▶ Problem statement
Consider the listing below. Extract exactly the lines from the line containing "Keep writing the" to the line containing "return at(hub[0] +", both included.

▶ The data
_____
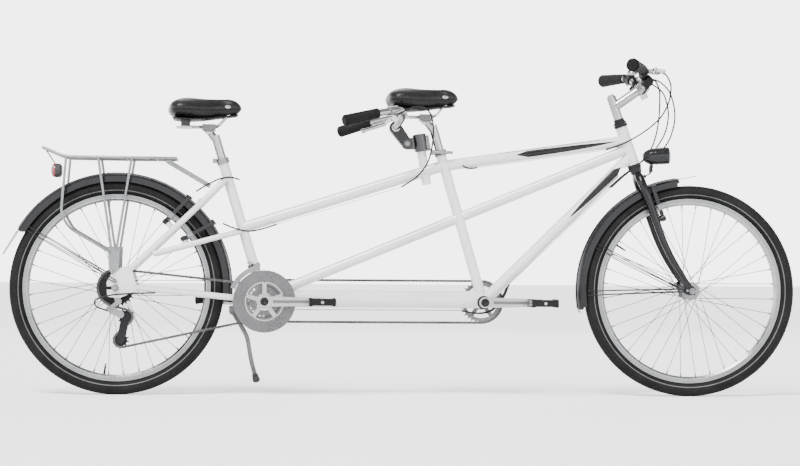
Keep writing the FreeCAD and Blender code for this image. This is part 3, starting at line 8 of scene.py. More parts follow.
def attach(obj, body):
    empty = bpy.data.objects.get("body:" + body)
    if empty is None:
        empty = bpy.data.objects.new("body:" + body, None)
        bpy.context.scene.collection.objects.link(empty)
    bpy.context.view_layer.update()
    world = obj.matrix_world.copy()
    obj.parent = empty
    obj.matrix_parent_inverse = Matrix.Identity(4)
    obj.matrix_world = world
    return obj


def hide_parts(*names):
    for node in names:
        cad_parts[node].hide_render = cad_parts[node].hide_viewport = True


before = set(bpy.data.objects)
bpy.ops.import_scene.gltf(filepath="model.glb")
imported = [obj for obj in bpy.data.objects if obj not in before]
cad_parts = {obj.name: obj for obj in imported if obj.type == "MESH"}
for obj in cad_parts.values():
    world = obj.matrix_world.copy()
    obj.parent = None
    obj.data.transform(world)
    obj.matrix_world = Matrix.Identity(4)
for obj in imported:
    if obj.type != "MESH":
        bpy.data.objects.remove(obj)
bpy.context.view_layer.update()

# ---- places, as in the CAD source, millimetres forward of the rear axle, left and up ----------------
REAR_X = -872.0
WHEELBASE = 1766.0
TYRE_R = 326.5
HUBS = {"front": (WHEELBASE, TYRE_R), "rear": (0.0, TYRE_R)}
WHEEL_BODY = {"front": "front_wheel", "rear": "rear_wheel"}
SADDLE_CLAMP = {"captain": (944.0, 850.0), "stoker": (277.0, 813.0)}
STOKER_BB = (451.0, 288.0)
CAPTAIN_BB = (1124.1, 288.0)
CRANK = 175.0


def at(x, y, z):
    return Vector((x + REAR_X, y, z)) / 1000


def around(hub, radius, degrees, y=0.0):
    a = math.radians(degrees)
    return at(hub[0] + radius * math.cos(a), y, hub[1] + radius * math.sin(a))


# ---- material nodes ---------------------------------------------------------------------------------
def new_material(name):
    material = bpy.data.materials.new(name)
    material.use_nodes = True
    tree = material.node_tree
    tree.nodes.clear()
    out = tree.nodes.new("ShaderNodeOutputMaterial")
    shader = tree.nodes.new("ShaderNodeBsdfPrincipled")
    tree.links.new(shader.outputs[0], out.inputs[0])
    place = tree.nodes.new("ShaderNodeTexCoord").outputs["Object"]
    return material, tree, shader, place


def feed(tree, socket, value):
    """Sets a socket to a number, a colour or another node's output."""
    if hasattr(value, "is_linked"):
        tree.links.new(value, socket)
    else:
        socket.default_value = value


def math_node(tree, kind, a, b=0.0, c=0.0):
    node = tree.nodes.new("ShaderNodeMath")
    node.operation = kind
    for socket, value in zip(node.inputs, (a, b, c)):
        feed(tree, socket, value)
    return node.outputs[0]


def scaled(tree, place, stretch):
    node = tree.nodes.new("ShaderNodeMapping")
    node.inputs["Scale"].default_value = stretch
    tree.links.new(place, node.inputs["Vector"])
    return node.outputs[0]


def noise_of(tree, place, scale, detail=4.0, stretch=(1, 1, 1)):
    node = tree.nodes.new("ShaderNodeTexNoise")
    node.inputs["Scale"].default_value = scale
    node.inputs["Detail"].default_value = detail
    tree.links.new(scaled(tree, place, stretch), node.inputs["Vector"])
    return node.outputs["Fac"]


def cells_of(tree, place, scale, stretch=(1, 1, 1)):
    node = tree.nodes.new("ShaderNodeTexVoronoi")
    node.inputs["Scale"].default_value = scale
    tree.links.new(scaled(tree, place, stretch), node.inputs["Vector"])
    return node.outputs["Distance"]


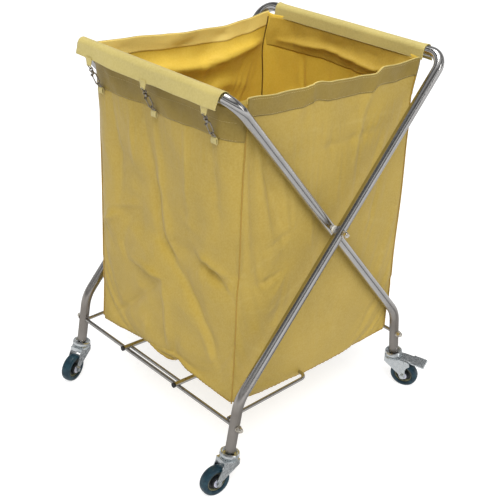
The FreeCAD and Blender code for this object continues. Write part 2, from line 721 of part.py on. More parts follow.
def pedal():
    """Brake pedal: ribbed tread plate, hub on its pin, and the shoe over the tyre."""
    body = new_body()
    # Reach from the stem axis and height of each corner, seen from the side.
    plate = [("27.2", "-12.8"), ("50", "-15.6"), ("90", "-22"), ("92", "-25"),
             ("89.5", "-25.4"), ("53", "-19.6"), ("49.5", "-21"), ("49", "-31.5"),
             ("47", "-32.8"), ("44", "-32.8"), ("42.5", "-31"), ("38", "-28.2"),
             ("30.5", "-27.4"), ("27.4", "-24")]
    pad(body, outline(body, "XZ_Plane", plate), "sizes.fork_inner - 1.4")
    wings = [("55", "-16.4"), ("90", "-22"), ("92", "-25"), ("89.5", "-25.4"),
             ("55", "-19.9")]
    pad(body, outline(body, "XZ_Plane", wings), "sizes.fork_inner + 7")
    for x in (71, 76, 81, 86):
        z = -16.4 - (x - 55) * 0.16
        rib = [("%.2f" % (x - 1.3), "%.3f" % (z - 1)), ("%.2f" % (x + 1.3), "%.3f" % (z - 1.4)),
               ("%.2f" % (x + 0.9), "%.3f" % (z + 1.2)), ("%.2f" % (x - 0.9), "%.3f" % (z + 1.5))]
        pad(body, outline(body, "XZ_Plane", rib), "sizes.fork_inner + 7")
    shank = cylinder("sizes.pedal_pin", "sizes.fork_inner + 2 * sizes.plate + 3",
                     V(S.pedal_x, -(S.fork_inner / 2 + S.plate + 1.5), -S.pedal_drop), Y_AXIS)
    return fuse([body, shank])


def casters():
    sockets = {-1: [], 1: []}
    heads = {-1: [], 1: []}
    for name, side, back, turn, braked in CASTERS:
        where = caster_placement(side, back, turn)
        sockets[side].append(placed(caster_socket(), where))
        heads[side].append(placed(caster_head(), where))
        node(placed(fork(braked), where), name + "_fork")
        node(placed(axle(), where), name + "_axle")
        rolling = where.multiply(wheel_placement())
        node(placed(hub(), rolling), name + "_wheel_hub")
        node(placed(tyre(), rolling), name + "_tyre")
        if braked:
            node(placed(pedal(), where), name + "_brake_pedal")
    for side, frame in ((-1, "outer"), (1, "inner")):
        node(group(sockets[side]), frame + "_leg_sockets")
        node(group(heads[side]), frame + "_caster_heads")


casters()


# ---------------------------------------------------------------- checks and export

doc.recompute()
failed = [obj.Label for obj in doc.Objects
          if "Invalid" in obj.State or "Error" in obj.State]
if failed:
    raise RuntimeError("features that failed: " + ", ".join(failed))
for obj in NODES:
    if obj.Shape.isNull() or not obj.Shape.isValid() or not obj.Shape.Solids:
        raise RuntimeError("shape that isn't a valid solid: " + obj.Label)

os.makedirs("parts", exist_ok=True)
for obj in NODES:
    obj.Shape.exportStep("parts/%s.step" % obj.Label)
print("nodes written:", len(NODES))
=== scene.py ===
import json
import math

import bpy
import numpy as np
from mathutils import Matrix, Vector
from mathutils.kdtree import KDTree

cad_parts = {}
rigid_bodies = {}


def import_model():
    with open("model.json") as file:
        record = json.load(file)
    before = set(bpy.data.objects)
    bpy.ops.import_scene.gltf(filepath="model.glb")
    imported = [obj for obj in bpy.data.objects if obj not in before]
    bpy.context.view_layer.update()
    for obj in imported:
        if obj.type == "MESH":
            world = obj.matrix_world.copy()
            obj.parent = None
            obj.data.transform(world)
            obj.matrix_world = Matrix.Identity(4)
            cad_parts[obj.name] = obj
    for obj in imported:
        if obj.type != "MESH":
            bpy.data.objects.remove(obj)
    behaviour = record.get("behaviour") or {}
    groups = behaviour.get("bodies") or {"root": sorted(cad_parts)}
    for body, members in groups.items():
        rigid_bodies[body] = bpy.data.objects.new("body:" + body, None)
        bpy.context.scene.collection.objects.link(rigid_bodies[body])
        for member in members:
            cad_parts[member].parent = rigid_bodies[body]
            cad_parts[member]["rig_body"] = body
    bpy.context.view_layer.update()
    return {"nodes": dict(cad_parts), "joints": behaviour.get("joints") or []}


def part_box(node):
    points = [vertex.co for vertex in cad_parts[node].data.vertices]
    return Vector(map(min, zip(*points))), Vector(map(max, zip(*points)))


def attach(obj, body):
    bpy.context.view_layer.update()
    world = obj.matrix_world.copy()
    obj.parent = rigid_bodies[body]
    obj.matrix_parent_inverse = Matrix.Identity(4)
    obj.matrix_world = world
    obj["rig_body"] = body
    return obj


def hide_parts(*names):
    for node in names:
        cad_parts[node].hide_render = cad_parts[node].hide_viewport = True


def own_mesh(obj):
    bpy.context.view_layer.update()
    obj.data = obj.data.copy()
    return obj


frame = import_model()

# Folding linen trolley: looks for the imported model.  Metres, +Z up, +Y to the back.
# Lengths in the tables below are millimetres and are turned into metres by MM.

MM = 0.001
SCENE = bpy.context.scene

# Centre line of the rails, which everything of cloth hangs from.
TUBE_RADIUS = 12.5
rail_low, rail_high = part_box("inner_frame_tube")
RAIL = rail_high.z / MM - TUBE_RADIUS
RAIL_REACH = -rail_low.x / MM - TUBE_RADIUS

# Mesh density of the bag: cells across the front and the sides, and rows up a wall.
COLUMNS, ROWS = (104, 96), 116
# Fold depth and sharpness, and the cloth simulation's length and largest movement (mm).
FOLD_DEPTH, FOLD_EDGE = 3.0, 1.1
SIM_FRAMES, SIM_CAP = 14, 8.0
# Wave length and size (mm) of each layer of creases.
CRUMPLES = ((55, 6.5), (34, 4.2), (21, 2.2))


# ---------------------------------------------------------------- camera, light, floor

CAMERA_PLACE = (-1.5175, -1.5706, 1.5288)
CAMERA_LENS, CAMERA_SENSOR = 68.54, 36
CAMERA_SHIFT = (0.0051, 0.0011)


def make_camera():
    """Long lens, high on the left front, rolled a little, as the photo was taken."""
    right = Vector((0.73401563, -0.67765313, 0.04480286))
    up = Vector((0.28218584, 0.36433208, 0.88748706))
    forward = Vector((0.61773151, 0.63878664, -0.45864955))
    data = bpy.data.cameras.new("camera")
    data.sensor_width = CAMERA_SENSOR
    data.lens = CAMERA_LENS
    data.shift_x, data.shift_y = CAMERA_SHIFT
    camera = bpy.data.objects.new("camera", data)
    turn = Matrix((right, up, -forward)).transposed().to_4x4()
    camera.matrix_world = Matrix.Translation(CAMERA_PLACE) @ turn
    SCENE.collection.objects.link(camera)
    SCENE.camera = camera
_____
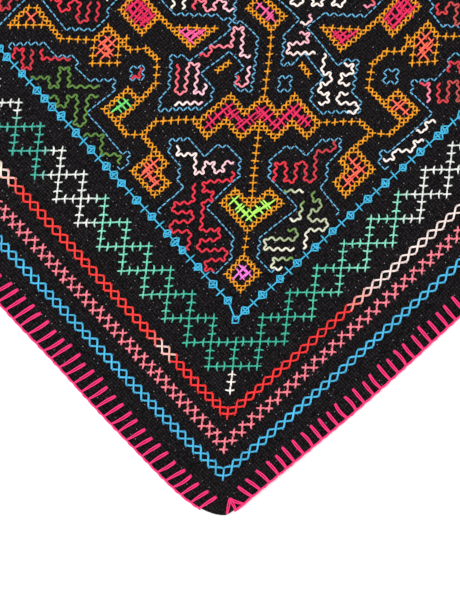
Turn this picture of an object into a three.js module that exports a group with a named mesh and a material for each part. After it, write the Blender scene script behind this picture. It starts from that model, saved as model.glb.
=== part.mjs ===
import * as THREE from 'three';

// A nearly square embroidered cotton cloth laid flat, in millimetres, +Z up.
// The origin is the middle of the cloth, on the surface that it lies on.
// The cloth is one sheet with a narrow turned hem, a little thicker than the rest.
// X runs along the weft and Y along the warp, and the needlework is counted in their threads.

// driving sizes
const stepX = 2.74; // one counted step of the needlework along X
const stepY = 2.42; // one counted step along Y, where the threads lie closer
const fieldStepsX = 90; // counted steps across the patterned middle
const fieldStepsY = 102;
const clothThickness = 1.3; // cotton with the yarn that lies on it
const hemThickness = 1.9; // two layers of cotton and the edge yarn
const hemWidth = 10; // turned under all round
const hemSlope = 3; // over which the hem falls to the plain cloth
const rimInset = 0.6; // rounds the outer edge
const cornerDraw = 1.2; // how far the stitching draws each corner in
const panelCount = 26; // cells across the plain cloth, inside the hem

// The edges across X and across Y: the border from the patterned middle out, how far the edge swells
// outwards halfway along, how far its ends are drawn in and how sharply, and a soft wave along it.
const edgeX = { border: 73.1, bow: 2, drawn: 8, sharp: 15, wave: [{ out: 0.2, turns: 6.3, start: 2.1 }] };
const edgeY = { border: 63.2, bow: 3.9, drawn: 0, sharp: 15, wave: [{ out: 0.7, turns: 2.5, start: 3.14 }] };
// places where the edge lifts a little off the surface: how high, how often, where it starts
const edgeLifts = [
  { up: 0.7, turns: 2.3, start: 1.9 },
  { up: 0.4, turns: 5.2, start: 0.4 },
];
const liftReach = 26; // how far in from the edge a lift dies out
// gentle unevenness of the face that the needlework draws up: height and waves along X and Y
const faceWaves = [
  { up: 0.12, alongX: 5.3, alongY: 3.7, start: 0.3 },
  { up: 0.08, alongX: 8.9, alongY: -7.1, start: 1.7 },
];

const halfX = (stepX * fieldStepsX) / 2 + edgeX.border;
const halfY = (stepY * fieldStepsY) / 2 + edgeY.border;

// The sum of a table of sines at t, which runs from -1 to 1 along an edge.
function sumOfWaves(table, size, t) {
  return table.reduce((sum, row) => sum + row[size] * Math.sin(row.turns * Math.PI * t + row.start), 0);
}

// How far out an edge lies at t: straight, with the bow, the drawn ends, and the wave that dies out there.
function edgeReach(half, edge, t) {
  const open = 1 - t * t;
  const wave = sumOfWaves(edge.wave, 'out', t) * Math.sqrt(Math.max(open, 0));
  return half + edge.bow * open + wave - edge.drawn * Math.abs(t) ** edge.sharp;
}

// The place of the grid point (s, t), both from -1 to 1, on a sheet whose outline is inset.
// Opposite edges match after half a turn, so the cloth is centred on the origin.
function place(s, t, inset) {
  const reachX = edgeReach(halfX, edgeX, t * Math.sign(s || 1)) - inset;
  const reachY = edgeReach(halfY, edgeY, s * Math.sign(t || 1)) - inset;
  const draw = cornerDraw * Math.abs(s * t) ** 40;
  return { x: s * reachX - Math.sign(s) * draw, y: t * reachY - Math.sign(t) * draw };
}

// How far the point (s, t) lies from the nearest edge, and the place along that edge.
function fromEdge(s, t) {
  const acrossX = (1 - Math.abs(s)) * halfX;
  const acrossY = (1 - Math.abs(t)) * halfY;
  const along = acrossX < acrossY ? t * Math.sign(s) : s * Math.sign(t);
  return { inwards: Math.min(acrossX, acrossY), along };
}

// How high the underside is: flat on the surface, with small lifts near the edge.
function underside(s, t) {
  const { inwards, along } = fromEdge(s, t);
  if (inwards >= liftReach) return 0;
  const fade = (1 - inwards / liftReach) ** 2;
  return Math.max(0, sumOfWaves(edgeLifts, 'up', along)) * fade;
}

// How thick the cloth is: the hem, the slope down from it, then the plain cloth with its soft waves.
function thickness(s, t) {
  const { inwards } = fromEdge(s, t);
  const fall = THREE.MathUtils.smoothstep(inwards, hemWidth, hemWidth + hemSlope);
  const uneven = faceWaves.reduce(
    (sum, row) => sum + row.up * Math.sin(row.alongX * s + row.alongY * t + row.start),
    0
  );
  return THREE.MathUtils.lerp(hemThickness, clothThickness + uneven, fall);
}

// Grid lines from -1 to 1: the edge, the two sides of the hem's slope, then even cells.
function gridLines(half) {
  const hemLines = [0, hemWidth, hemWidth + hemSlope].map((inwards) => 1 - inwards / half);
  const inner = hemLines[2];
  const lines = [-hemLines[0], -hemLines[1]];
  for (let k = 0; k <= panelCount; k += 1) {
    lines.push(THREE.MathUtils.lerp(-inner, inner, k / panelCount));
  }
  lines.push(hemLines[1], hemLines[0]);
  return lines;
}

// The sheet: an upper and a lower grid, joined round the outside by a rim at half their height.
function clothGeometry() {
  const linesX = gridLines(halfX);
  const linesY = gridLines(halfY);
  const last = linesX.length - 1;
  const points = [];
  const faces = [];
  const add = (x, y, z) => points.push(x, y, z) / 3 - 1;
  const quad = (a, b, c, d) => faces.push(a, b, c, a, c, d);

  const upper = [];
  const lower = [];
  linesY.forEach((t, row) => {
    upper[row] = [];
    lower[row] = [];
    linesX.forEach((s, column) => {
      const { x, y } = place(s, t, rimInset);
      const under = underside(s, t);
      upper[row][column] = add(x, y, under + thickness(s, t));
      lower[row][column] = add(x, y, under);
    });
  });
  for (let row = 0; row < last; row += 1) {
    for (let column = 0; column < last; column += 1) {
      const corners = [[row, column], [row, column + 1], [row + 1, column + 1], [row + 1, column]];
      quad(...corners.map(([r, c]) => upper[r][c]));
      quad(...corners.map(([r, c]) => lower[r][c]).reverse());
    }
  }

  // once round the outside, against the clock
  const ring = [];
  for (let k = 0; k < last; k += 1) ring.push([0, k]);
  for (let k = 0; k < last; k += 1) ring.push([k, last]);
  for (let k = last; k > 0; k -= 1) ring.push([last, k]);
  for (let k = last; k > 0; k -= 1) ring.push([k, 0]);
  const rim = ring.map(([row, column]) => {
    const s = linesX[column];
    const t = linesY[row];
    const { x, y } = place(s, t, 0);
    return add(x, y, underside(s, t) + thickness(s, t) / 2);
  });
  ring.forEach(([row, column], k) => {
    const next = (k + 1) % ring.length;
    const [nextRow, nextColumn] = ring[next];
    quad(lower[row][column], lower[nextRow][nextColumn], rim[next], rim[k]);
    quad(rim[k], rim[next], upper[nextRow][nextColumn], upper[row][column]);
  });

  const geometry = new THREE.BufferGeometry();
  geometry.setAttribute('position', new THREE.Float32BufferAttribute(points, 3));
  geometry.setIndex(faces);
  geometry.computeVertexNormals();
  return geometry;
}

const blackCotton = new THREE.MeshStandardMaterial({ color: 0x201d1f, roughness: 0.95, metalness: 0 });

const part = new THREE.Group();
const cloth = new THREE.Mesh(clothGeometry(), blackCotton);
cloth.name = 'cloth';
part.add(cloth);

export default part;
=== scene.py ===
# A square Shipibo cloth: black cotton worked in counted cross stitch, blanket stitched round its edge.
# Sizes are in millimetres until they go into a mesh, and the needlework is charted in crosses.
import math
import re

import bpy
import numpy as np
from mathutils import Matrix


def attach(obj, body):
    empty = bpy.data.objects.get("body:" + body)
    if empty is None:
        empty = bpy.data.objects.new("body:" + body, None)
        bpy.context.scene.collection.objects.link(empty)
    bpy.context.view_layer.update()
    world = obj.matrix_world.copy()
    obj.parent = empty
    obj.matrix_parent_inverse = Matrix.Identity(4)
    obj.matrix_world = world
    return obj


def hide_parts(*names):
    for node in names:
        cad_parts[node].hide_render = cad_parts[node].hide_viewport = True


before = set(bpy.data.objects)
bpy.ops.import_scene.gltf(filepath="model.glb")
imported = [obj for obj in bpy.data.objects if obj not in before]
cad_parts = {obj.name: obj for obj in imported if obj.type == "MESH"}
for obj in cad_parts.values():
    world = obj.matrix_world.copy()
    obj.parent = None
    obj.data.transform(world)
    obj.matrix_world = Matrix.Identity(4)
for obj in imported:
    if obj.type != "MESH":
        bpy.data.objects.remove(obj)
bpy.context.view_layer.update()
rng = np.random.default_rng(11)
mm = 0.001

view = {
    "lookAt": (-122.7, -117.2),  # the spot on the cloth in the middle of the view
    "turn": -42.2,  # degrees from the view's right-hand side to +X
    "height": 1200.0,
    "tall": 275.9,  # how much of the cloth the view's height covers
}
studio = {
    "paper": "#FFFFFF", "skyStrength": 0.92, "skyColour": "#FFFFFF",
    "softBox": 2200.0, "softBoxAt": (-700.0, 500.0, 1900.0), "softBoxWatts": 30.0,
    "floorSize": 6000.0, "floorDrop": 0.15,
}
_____
▶ Finished exercise
Keep writing the FreeCAD and Blender code for this image. This is part 3, starting at line 8 of scene.py. More parts follow.
def attach(obj, body):
    empty = bpy.data.objects.get("body:" + body)
    if empty is None:
        empty = bpy.data.objects.new("body:" + body, None)
        bpy.context.scene.collection.objects.link(empty)
    bpy.context.view_layer.update()
    world = obj.matrix_world.copy()
    obj.parent = empty
    obj.matrix_parent_inverse = Matrix.Identity(4)
    obj.matrix_world = world
    return obj


def hide_parts(*names):
    for node in names:
        cad_parts[node].hide_render = cad_parts[node].hide_viewport = True


before = set(bpy.data.objects)
bpy.ops.import_scene.gltf(filepath="model.glb")
imported = [obj for obj in bpy.data.objects if obj not in before]
cad_parts = {obj.name: obj for obj in imported if obj.type == "MESH"}
for obj in cad_parts.values():
    world = obj.matrix_world.copy()
    obj.parent = None
    obj.data.transform(world)
    obj.matrix_world = Matrix.Identity(4)
for obj in imported:
    if obj.type != "MESH":
        bpy.data.objects.remove(obj)
bpy.context.view_layer.update()

# ---- places, as in the CAD source, millimetres forward of the rear axle, left and up ----------------
REAR_X = -872.0
WHEELBASE = 1766.0
TYRE_R = 326.5
HUBS = {"front": (WHEELBASE, TYRE_R), "rear": (0.0, TYRE_R)}
WHEEL_BODY = {"front": "front_wheel", "rear": "rear_wheel"}
SADDLE_CLAMP = {"captain": (944.0, 850.0), "stoker": (277.0, 813.0)}
STOKER_BB = (451.0, 288.0)
CAPTAIN_BB = (1124.1, 288.0)
CRANK = 175.0


def at(x, y, z):
    return Vector((x + REAR_X, y, z)) / 1000


def around(hub, radius, degrees, y=0.0):
    a = math.radians(degrees)
    return at(hub[0] + radius * math.cos(a), y, hub[1] + radius * math.sin(a))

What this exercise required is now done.